Spring semester begins remotely to curb COVID cases

Illustration by Amelia Madarang

On Jan. 7, Lewis & Clark College announced their decision to move the first three weeks of the Spring 2022 semester online. 

“All three campuses (CAS, law, grad) determined that a fully-remote start best allowed us to provide full access to classes while maintaining the health and safety needs of the campus,” Dean of the College of Arts and Sciences, Bruce Suttmeier said via email. 

LC had to adapt to going fully online for the first time since March 2020. 

First-year Jodi Fallas ’25 remarked that she was not “unused to the online experience.” However, she observed that beginning the second semester of her freshman year online made her feel “a little isolated” in her room, and that she was waiting for any opportunity to get out of it. 

Professor of International Affairs and Department Chair Bob Mandel, echoed Fallas’ excitement at the prospect of having in-person classes. 

“I was really yearning for the day when we could be back in person,” Mandel said. “And now that I’ve had two days in each class where that’s the case, it’s like I’m in heaven. That kind of fast paced, contentious, informative discussion is thriving.” 

One notable difference between the remote and in-person experience, according to Fallas, is the ability to connect with her peers. 

“I do enjoy the in-person experience more than online, because I thrive better in group settings where I get to talk to other people,” Fallas said. 

Many students and faculty members also expressed both frustration and appreciation for the hybrid model, which enables campus life to exist by minimizing the risk of an all-campus return. 

Mandel explained the technical limitations of remote learning, particularly for students who are exclusively remote. 

“No matter what system is used, the students who are virtual get kind of disadvantaged and it’s not because the teachers aren’t doing the right things,” Mandel said. “It’s that there are issues of hearing everything that’s being communicated properly, you know, (due to) settings in the microphones.” 

Fallas, on the other hand, advocated for the cognitive relief that hybrid classes provide. A blend of in-person and remote classes helped remedy some of the loneliness and screen fatigue that exclusively remote learning causes. 

Despite her enthusiasm for in-person learning, Fallas noted that the return to in-person felt rushed and awkward. She described that the transition back to on-campus living and in-person classes were moving very quickly, leaving little time to feel prepared.

Regardless, a return to some form of online seems unlikely due to LC’s case positivity being at 2.35 percent overall, and February having a 1 percent overall positivity rate. Some credit the delayed in-person start for the low positivity rate. During the three week delay, approximately 3,000 Covid tests were administered on campus between Jan. 1 and Feb. 11, making the ability to return to campus safer. 

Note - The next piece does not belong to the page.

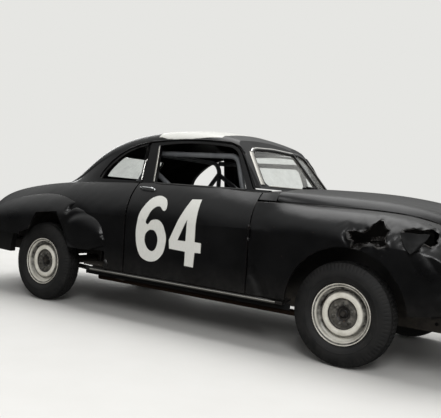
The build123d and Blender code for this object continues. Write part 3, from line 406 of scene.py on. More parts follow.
def brushedEnamel(name, slot, look):
    # house enamel laid on by hand: faint brush drags, thin places where the black grins through
    material, tree, where = newMaterial(name, slot)
    drag = addNode(tree, "ShaderNodeMapping", values={"Scale": (1.0, 1.0, look["drag"])},
                   links={"Vector": where["Object"]})
    strokes = noiseAt(tree, drag.outputs[0], 9, 4.0, 0.6)
    thin = remap(tree, noiseAt(tree, where["Object"], 40, 6.0, 0.7), 0.6, 0.78, 0.0, look["thinness"])
    tint = mixTones(tree, strokes, look["paint"], look["shade"])
    surfaced(tree, {"Roughness": look["gloss"], "IOR": 1.5},
             {"Base Color": mixTones(tree, thin, tint, look["under"]),
              "Normal": bumped(tree, strokes, 0.3, 0.8)})
    return material


def laminatedGlass(name, slot, look):
    # old laminated sheet: clear, with a film of road dust
    material, tree, where = newMaterial(name, slot)
    film = remap(tree, noiseAt(tree, where["Object"], 160, 7.0, 0.65), 0.35, 0.75, *look["film"])
    clear = addNode(tree, "ShaderNodeBsdfPrincipled", values={"Base Color": linear(look["tint"]),
                    "Roughness": 0.03, "IOR": 1.5, "Transmission Weight": 1.0})
    dust = addNode(tree, "ShaderNodeBsdfPrincipled", values={"Base Color": linear(look["dust"]),
                   "Roughness": 0.9, "IOR": 1.45})
    mixed = addNode(tree, "ShaderNodeMixShader", links={0: film, 1: clear.outputs[0], 2: dust.outputs[0]})
    addNode(tree, "ShaderNodeOutputMaterial", links={"Surface": mixed.outputs[0]})
    return material


def crackedVinyl(name, slot, look):
    # upholstery vinyl gone hard: fine pebble grain, cracks where it is sat on, pale scuffs
    material, tree, where = newMaterial(name, slot)
    place = where["Object"]
    scuffs = remap(tree, noiseAt(tree, place, 60, 6.0, 0.7), 0.52, 0.74, 0.0, look["scuffs"])
    cracks = remap(tree, cellsAt(tree, place, 22, "DISTANCE_TO_EDGE"), 0.035, 0.0)
    broken = reckon(tree, "MULTIPLY", cracks, scuffs)
    colour = mixTones(tree, broken, mixTones(tree, scuffs, look["vinyl"], look["pale"]), look["backing"])
    grain = bumped(tree, cellsAt(tree, place, 2.2), 0.35, 0.6)
    surfaced(tree, {"Roughness": 0.46, "IOR": 1.5},
             {"Base Color": colour, "Normal": bumped(tree, broken, 0.6, 1, grain, True)})
    return material


bodyLook = {"paint": "070708", "faded": "101011", "dust": "4c4945", "primer": "4e4641", "rust": "3e2f27",
            "patchMm": 420, "topDust": 0.2, "splash": 0.3, "splashTop": 0.58, "edgeMm": 4.0, "wear": 0.6,
            "nicks": 0.3, "gloss": (0.2, 0.4), "waveMm": 260, "waves": 0.42, "peel": 0.1,
            "specular": 0.3}
chassisLook = {"paint": "131211", "faded": "24211e", "dust": "4b443b", "primer": "40372f", "rust": "402d21",
               "patchMm": 180, "topDust": 0.55, "splash": 0.85, "splashTop": 0.5, "edgeMm": 3.0, "wear": 0.8,
               "nicks": 0.6, "gloss": (0.5, 0.8), "waveMm": 60, "waves": 0.12, "peel": 0.25}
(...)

“We don’t expect to have to return to online modality,” Suttmeier said. “Our positivity rates on campus have been well below our peer institutions, and we’re confident that the conscientious work of students, staff, and faculty alike will continue these trends.”

Dialogue about campus safety is ongoing and will likely continue as both state and federal COVID-19 guidelines change. On Feb. 7, Oregon Governor Kate Brown announced that the indoor mask mandate would be lifted no later than March 31. 

Mandel is excited for the prospect of the possibility of one day having classes, fully in-person with no masks.

“I keep hoping for full freedom because I think that’s where education works best,” Mandel said. 

Fallas believes that slowly moving forward to reduce COVID-19 restrictions is positive, but 

“I believe in protecting the safety and well-being of others first,” She said. “But if Oregon deems it safe to lift the mask mandate, then I think that the decision was made with informed reasoning.”